Task description:
Locate every line in the material below that has the word "materials". Copy each of those lines.

Data extract:

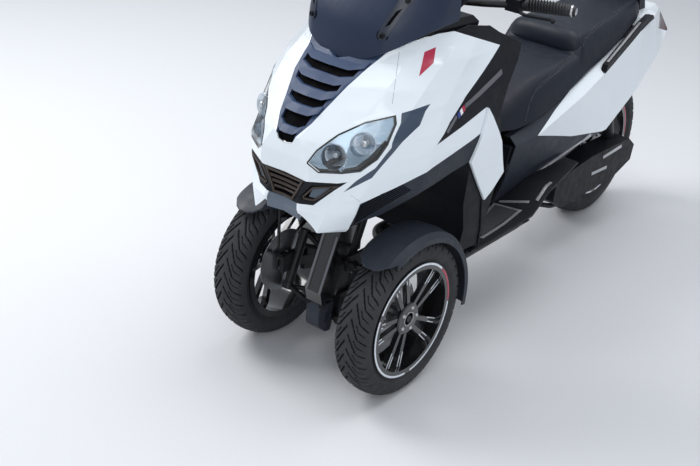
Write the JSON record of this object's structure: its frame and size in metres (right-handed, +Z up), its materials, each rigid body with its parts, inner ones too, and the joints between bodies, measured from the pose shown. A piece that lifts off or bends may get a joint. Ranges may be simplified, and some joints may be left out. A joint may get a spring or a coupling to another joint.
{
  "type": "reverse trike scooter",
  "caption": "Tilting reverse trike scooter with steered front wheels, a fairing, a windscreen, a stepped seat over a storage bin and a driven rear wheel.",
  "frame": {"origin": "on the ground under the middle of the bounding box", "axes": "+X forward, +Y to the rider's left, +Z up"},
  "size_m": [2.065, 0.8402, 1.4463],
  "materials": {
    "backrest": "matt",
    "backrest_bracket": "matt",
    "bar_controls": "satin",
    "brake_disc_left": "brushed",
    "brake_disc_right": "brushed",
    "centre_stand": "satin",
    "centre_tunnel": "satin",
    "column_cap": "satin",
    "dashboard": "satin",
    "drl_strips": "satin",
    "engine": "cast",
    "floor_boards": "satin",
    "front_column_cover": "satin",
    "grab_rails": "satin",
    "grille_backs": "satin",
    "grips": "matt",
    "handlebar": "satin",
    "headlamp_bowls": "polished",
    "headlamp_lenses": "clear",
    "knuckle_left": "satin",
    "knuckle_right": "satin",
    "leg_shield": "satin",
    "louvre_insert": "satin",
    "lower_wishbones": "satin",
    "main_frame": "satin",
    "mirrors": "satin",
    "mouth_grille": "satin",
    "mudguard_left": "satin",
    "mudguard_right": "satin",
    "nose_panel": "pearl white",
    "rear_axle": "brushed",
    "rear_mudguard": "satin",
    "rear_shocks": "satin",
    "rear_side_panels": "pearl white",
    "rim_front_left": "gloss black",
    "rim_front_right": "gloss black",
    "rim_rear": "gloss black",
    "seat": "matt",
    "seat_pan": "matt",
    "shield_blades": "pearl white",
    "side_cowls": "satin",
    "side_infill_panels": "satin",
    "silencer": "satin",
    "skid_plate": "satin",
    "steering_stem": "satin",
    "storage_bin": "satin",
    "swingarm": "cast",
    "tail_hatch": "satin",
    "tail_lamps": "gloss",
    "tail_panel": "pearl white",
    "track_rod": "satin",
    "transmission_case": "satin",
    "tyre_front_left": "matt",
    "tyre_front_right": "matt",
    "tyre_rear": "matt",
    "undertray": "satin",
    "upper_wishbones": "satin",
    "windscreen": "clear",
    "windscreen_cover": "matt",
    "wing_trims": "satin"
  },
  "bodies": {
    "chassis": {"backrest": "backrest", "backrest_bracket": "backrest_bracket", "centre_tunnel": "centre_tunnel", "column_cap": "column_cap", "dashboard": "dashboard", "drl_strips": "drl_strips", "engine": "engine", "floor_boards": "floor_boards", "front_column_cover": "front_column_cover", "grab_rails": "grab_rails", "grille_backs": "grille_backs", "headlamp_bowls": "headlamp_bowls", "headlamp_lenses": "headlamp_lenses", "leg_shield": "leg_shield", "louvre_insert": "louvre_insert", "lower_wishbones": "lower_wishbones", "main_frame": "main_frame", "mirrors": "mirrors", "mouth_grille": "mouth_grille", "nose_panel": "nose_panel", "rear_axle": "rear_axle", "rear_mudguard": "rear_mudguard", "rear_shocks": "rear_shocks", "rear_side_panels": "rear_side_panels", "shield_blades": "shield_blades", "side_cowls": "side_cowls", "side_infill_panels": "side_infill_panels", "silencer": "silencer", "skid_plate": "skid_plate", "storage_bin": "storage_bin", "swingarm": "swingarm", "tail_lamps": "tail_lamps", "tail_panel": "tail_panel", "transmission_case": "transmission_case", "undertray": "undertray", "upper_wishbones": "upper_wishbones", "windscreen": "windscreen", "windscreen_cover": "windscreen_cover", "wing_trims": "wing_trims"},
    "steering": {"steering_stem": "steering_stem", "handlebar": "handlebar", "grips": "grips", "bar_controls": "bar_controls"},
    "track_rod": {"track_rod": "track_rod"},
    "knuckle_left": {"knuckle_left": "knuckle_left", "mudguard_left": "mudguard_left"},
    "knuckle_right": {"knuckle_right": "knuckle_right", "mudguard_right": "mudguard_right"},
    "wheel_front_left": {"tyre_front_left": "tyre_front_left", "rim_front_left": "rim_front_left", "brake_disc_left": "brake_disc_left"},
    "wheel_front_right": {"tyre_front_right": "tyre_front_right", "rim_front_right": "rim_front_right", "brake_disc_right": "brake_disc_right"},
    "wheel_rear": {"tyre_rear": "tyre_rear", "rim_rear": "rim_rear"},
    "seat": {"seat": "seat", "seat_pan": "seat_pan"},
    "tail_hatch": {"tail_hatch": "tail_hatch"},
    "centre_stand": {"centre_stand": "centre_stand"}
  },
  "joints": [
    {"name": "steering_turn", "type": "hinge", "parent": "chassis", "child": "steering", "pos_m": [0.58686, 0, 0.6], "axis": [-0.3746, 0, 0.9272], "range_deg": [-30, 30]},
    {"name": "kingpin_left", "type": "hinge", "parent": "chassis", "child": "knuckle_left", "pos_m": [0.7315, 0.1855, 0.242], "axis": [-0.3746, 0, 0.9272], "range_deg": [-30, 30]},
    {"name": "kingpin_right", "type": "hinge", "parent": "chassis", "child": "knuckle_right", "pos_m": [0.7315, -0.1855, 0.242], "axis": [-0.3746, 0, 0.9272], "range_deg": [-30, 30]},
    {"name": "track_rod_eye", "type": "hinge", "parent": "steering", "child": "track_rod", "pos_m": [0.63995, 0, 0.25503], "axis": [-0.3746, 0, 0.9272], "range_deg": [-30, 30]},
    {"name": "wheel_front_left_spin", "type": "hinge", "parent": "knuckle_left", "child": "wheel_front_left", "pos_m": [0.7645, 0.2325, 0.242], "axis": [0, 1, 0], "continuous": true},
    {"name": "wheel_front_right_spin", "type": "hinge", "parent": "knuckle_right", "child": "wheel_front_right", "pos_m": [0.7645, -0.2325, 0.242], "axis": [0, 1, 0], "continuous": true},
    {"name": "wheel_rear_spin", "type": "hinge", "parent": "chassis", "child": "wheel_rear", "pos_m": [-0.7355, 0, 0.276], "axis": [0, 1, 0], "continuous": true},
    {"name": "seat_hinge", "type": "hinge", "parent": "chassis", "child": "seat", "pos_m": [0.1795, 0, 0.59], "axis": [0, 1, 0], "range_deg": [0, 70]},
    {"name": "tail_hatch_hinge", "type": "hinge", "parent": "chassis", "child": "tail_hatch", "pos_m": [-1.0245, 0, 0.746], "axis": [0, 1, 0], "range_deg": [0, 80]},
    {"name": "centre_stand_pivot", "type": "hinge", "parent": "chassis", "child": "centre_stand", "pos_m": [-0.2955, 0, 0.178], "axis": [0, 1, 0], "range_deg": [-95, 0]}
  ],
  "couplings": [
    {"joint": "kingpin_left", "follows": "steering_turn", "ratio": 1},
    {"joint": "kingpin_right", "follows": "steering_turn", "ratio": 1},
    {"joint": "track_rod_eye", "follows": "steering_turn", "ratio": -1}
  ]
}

Correct answer:
Write the JSON record of this object's structure: its frame and size in metres (right-handed, +Z up), its materials, each rigid body with its parts, inner ones too, and the joints between bodies, measured from the pose shown. A piece that lifts off or bends may get a joint. Ranges may be simplified, and some joints may be left out. A joint may get a spring or a coupling to another joint.
  "materials": {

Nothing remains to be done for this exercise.